The Immigration Bill will introduce new sanctions for undocumented overseas workers and ‘rogue’ employers; the latter referring to those businesses that continue to flout immigration laws.

Where the employment of undocumented workers is suspected or where HR is unable to provide evidence of meeting immigration compliance obligations, businesses can expect to see their premises close for 48 hours by immigration officials at great cost and reputational damage. As stated, this measure is intended for the serial business offender – those businesses that have been informed repeatedly to comply with immigration laws, or who flout the law to such extremes that immediate action is required by the Home Office to stop the behaviour.

This Bill also reinforces the fact that organisations should be more vigilant about overseas business visitors, and contractors (self-employed) who are placed into their locations by third parties for projects, fixed term contracts and secondments. It might not seem the receiving organisation’s responsibility to check their legal Right to Work status, but it is.

But, how difficult can it be for law-abiding organisations or individual employers to get it right? More so then expected as we draw attention to cases such as Baroness Scotland, the former Immigration Minister, Mark Harper and the Home Office itself. Baroness Scotland was fined £5,000 for employing an irregular migrant as housekeeper and failing to ever ask, or check after her employee’s immigration status in the UK. Former Immigration Minister Mark Harper resigned from his post in February 2014 after discovering that his self-employed cleaner did not have permission to work in the UK. Harper first checked his employee’s status in 2007, at which point he was presented with but failed to recognise a false document, and considered the issue again when he was appointed Immigration Minister in September 2012, at which point he had concluded no further checks were required.
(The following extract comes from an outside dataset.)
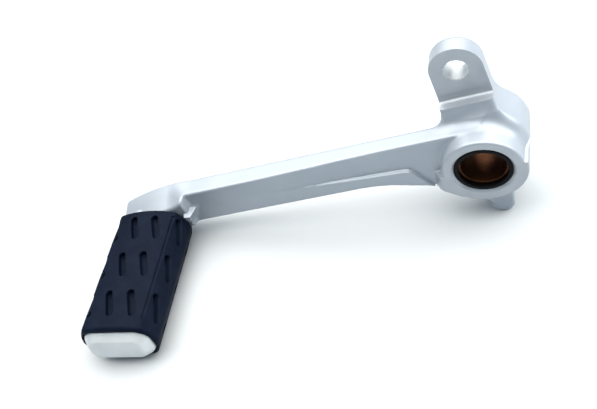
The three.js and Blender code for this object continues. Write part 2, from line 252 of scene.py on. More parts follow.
# Hub, its parting line, and the gusset at its front
HUB_UPPER_RADIUS = 10.9
HUB_UPPER_TAPER = 0.05
HUB_LOWER_RADIUS = 11.75
HUB_LOWER_TAPER = 0.045
HUB_LOWER_MOST = 12.35
HUB_TAPER_BLEND = 0.3
HUB_EDGE_ROUNDING = 0.7
HUB_REACH = 30
FAR_AWAY = 50
PARTING_Z = 0.6
PARTING_TILT = 0.17
PARTING_STEP = 0.5
GUSSET_FOOT_X = -13.6
GUSSET_SLANT = math.radians(28)
GUSSET_TOP_DROP = 1.2
GUSSET_LOW_LEAN = math.radians(58)
GUSSET_LOW_SPREAD = 0.9
GUSSET_BACK_Y = 5.0
GUSSET_EDGE_ROUNDING = 0.2

# Arm: its top and underside, and the pocket and parting ridge on its front
ARM_FRONT_Y = 3.2
ARM_BACK_Y = 9.5
POCKET_DEPTH = 1.0
ARM_SLOPE = 0.161
ARM_TOP_AT_PIVOT = 11.1
ARM_UNDER_AT_PIVOT = -1.15
UNDER_BEND_X = -36
UNDER_BEND = 0.0105
POCKET_START_X = -72
POCKET_EASE = 50
RIDGE_AT_PIVOT = 0.83
RIDGE_SLOPE = 0.103
RIDGE_STEP = 0.45
RIDGE_LIFT_X = -69
RIDGE_LIFT = 0.0039
RIDGE_DIVE_X = -21.5
RIDGE_DIVE_EASE = 9
RIDGE_DIVE = 8.5
LOWER_SLOPE = math.tan(math.radians(4))

# Linkage tab, and the neck below its milled ledge
TAB_HOLE = np.array([-4.0, 24.9])
TAB_HOLE_RADIUS = 3.15
TAB_END_RADIUS = 7.0
TAB_LEAN = math.radians(9)
TAB_FRONT_Y = 12.8
TAB_BACK_Y = 18.2
NECK_FRONT_Y = 9.6
NECK_LEFT_SLOPE = 0.1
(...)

Undocumented foreign workers have also been employed at the Home Office Whitehall HQ, at the now defunct UK Border Agency’s south London HQ, and hundreds more at 34 local authorities and 54 NHS trust across the country, as well as secondary school teachers and social / care workers.
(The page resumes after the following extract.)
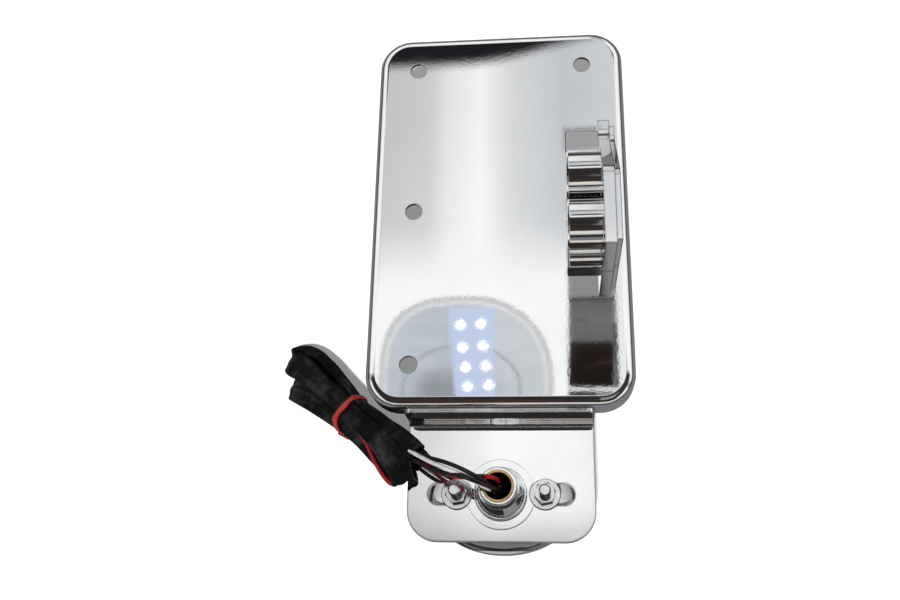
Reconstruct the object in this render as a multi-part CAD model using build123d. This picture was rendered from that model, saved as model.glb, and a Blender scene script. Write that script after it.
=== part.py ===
from build123d import *
import math
import os

# Side mount licence plate holder for a motorbike, in millimetres.
# Everything is drawn in the plate's own frame: +X across the plate, +Y to its top
# edge, +Z out of its back, zero at the middle of the back face. The finished nodes
# are then moved so that zero is the middle of the side mount's two bolt holes, on
# the outer face that meets the bike.

# Plate tray
PLATE_WIDTH = 114.0
PLATE_LENGTH = 181.0
PLATE_CORNER = 15.0
PLATE_SHEET = 1.5
TRAY_DEPTH = 12.0
TRAY_BEND = 4.5
HOLE_RADIUS = 3.9
HOLE_SIDE_MARGIN = 18.8
HOLE_END_MARGIN = 18.3
MIDDLE_HOLE_Y = -1.0

# Side mount bracket
ANGLE_THICKNESS = 5.0
LEG_WIDTH = 19.6
LEG_LENGTH = 65.5
LEG_LOW_Y = -31.4
EDGE_MARGIN = 7.8
FLANGE_HEIGHT = 31.0
FLANGE_LENGTH = 70.0
FLANGE_CREST = 34.0
FLANGE_TOE = 7.0
FLANGE_TOE_HEIGHT = 6.5
EDGE_BREAK = 0.6
BACKER_THICKNESS = 2.4
BACKER_INSET = 2.5
BOSS_RADIUS = 10.5
BOSS_SPACING = 22.7
BOSS_MIDDLE_Y = -4.25
BOSS_SEAT = 0.4
BOSS_CHAMFER = 0.8
MOUNT_BORE_RADIUS = 4.25

# Lamp bracket, a sheet folded once
BRACKET_WIDTH = 79.2
BRACKET_SHEET = 2.0
BRACKET_BEND = 2.0
BRACKET_LIP_DROP = 2.0
TAB_DROP = 19.5
TAB_LENGTH = 50.6
TAB_CORNER = 13.0
LIP_CORNER = 3.0
LAMP_AXIS_DROP = 32.9
SLOT_HEIGHT = 9.0
SLOT_INNER = 12.0
SLOT_OUTER = 31.0

# Lamp
GASKET_THICKNESS = 1.2
GASKET_SIZE = (23.0, 14.0)
HOUSING_BACK = (25.0, 16.0)
HOUSING_SHOULDER = (28.8, 19.4)
HOUSING_RIM = (30.9, 21.4)
HOUSING_BACK_TO_SHOULDER = 4.0
HOUSING_DEPTH = 17.0
HOUSING_WALL = 1.8
BACK_WALL = 2.2
BOARD_LEDGE_DEPTH = 8.5
BOARD_THICKNESS = 1.6
FIT = 0.1
LEDGE = 3.0
BEZEL_WIDTH = 1.6
BEZEL_DEPTH = 5.0
BEZEL_LIP = 2.2
BEZEL_LIP_THICKNESS = 1.2
LENS_WALL = 2.0
LENS_RISE = 6.0
LENS_SHOULDER_INSET = 1.6
LENS_CROWN_INSET = 7.0
SEAL_THICKNESS = 0.8
LED_SIZE = (3.6, 3.0)
LED_HEIGHT = 1.8
LED_PITCH = 9.0
LED_COLUMNS = 5
LED_ROWS = 3
LIGHT_WINDOW = (22.0, 6.0)
LENS_SCREW_SPACING = 51.0
LENS_SCREW_RADIUS = 1.5
LENS_SCREW_HEAD_RADIUS = 2.8
LENS_SCREW_HEAD = 1.4
LENS_SCREW_POST = 3.2

# Lamp fasteners
STUD_SPACING = 37.1
STUD_RADIUS = 2.5
STUD_OUT = 13.0
STUD_HEAD_RADIUS = 4.5
STUD_HEAD = 2.4
WASHER_RADIUS = 6.5
WASHER_THICKNESS = 1.2
NUT_ACROSS_FLATS = 8.0
NUT_HEIGHT = 4.0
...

Attention should also be drawn to the claim by the immigration force that this Bill will see greater collaboration between different Government departments. One of our clients was paid a visit by a Tax Inspector, who upon examination of the invoices in the ledger for third party providers decided to check HMRC records for a number of organisations and was unable to find any record for one of them. This opened a plethora of issues on the immigration side and included various appeals. Whilst no action was taken against our client, this event is highlighted to serve as a reminder for businesses to review, evaluate and maintain Right to Work checks of own and third party staff to ensure that they are compliant.

Requesting fresh eyes from an immigration practitioner who can conduct an ‘audit’ can often also be a good tool to unpick any areas requiring redress by the business.

Immigration Skills Charge

The Bill will create a power for the Home Office to require businesses to pay an Immigration Skills Charge for each skilled overseas worker (those from outside of the UK and European Economic Area). By creating this charge, the government hopes this will incentive businesses to source skilled workers from the resident labour rather than from overseas.

The level of the charge will be determined by future regulations. Funds raised by the charge will go directly to funding apprenticeships in the UK, thereby reducing the direct burden on the UK tax payer for doing so.

On the surface the Immigration Skills Charge may appear to be a good move by the government. However, based on our knowledge of the oil and gas and IT sectors in particular, it does seem as if the government is penalising businesses for their own failure to sufficiently skill the resident labour market in those areas. Further, whilst apprenticeships are certainly encouraged, the effects of the charge will take time to have the desired effect and will have little effect on the immediate needs of businesses.

Access to Services

The Bill aims to make living in the UK unattractive for undocumented overseas nationals. It will do so by making it easier for private landlords to evict undocumented migrants from rental properties. This follows the recent ‘Right to Rent’ pilot in selected parts of England. So far, the Home Office’s Landlord Checking Service was used 11,000 times in the first 6 months of operation.

Further, a new offence of driving whilst not lawfully resident may be introduced. The Immigration Bill will give immigration officers and the police powers to search and seize driving licences of undocumented overseas national. Banks and building societies will also have the power to check the immigration status of account holders and freeze and close accounts where they are not satisfies that that a person has the right to be in the UK.

How will this impact upon businesses? For experienced HR and legal departments, they will be aware of their highly skilled overseas employees’ submitting original identity documents to the Home Office for inordinate periods of time, whilst life in the real world continues. Practitioners in HR and legal departments can expect to have employees contact them for guidance on how to establish their identity to a landlord or bank whilst their extension application,, original passports and Biometric Residence Permit (evidencing their status in the UK) awaits a Home Office official’s attention for several weeks. Letters may need to be drafted to landlords and banks, immigration practitioners chased for application outcomes and quicker (as well as more expensive) application submission methods considered.

In fact, recent reports suggest that resident workers (UK and EEA citizens), without passports, have also fallen victim to the Right to Rent pilot. Legal and HR departments may also find themselves assisting resident workers that unwittingly find themselves caught by the grips of immigration reforms that were not intended to catch them.

Conclusion

The immigration landscape has changed significantly in recent years with changes to the immigration rules, policies and practices. The Immigration Bill 2015 changes matters further still by seeking to make the UK as unattractive as possible for undocumented overseas nationals resulting in their eventual departure from the country. Those with a right to be in the UK will be able to access services much as before. Undocumented nationals from overseas however, will find it increasingly difficult to open or maintain bank accounts, drive vehicles or secure rental accommodation. Employing undocumented workers, in the government’s view, is counter to that aim of creating a hostile environment for those that cannot establish a right to reside here. By default this will have an effect on business, which by ensuring they comply with immigration laws and keep employees aware of their immigration obligations can keep enjoying the benefits of employing highly skilled workers from overseas.